Возможно, так противники ненавидели президента Линкольна. Его избрание стало поводом для гражданской войны, его стремление отменить рабство раскололо общество, а победа северных штатов над южными заставила смириться с ходом истории в формальной-правовой плоскости, но психологически противостояние только ушло на бОльшую глубину и стало одной из причин убийства Линкольна.
Понятно, что Линкольн – почти полная противоположность Трампу и политически, культурно – не ходил в церковь, не молился, был олицетворением прогресса (а не реакции, как Трамп), но уровень раскола общества, возможно, был сопоставим.
Наверное, понятно, к чему я веду. О Трампе, как представителе консервативного поворота во всем мире (после, казалось бы, необратимых либеральных изменений) написано много. О его более чем эксцентричной натуре – тоже. Но я предлагаю взглянуть на ситуацию с точки зрения идей позднего Лотмана, который, в определенной мере оспаривая тезис о том, что история не терпит сослагательного наклонения, в нескольких работах писал о влиянии на историю уже пройденных развилок. О том, что нереализованные возможности развития продолжают существовать в политике и культуре.
Любимый пример Лотмана (статья Исаченко) – противостояние Москвы и Новгорода, в которой Новгород, воплощавший республиканско-демократическую традицию и идеи Реформации, был разгромлен Москвой, как символом жестокого самодержавия и великодержавия с идеями изоляционизма и консерватизма. Если бы в этом противостоянии победила не Москва, а Новгород, развитие России пошло бы по совершенно другому пути, а эта победа не была предрешенной, она была во многом делом случая (хотя закономерностей было больше), особенно влиятельного в бинарной системе, к которой Лотман относил Россию.
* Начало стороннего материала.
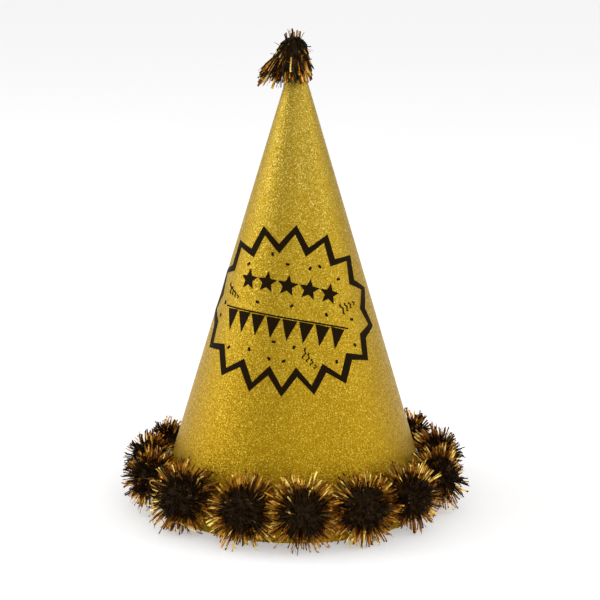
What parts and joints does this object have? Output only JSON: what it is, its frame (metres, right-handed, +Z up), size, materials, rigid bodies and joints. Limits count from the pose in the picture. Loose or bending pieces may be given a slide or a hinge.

Однако сегодня мы можем взглянуть на идеи Лотмана не только как на умозрительный эксперимент, но как на вполне рациональное влияние, казалось бы, отброшенных, отвергнутых вариантов развития на ход последующей истории. Можно увидеть, что нереализованные возможности продолжают существовать в истории и культуре, как полюс не доминирующего, но как бы оппонирующего движения. И этот полюс не просто влиятелен, он обладает утопической притягательностью такой силы, что способен повлиять на реставрацию, казалось бы, отвергнутых идей и политических сил.
Если говорить о Трампе, то с определенной долей редукции, можно увидеть в его успехе реставрацию идей, казалось бы, проигравших в Гражданской войне более полутора веков назад. Либерально-демократические идеи победили, но консервативно-реакционные продолжали развиваться, и в противостоянии сегодняшних республиканцев и демократов мы видим почти ту же географию и типологию сил. Те же южные штаты, отстаивавшие Конфедерацию, защищавшие рабство, поддерживают сегодня реакционную контрреволюцию Трампа, а северные штаты, не нуждавшиеся в рабской силе уже в середине позапрошлого века, отстаивают идеи демократии и равенства. Понятно, что некоторые константы изменилось: место рабов заняли мигранты, партии, отстаивающие либеральные и консервативные идеи поменялись названиями, но общее противостояние традиционализма-фундаментализма-изоляционизма и либерализма самого широкого профиля остались неизменными.
В некотором смысле Гражданская война не кончилась, та развилка, которую история, казалось бы, прошла и которая не терпит сослагательного наклонения, на самом деле продолжается. Продолжается борьба Севера и Юга, продолжается дискуссия по поводу рабства, расового, конфессионального равенства, и появление Трампа — отчетливое напоминание, что в определенном смысле в Гражданской войне победить невозможно. Она продолжается и спустя века, только использует другие инструменты для продвижения своих ценностей и интересов.
Если же посмотреть на Россию, то и здесь типология сохраняется. И здесь Гражданская война не закончилась. Это война не между белыми и красными, и даже не между западниками и славянофилами (как считал, скажем, Мамардашвили), это война между Москвой и Новгородом. Сторонники республиканско-демократического Новгорода испытали на себе возвышение Путина, как реставрацию – после короткого периода надежд на возможность республиканско-демократического развития – реакционных идей самодержавия и великодержавия с неизменным продвижением принципов изоляционизма и «своего пути». Понятно, что и Россия, точно также — страна, не изжившая идеи рабства, у нее точно также место крепостных заняли мигранты со всеми понятными поправками. Иначе говоря, в истории любые победы не являются окончательными, проигравшая сторона, поддерживая ту или иную традицию, участвует в политической конкуренции и имеет совершенно иную интерпретацию истории, не как череды закономерностей, а как развилки возможностей, сохраняющих привлекательность.
В этой ситуации у Трампа и Путина есть много шансов понять друг друга и договориться, как представителей типологически сходной реакции (при всей разнице политического и культурного ландшафта представляемых ими стран). Но и Новгород, растоптанный и, казалось бы, уничтоженный, не стерт с карты исторических возможностей. Гражданская война в каком-то смысле – перманентна, а победа в ней в определенном плане – временна.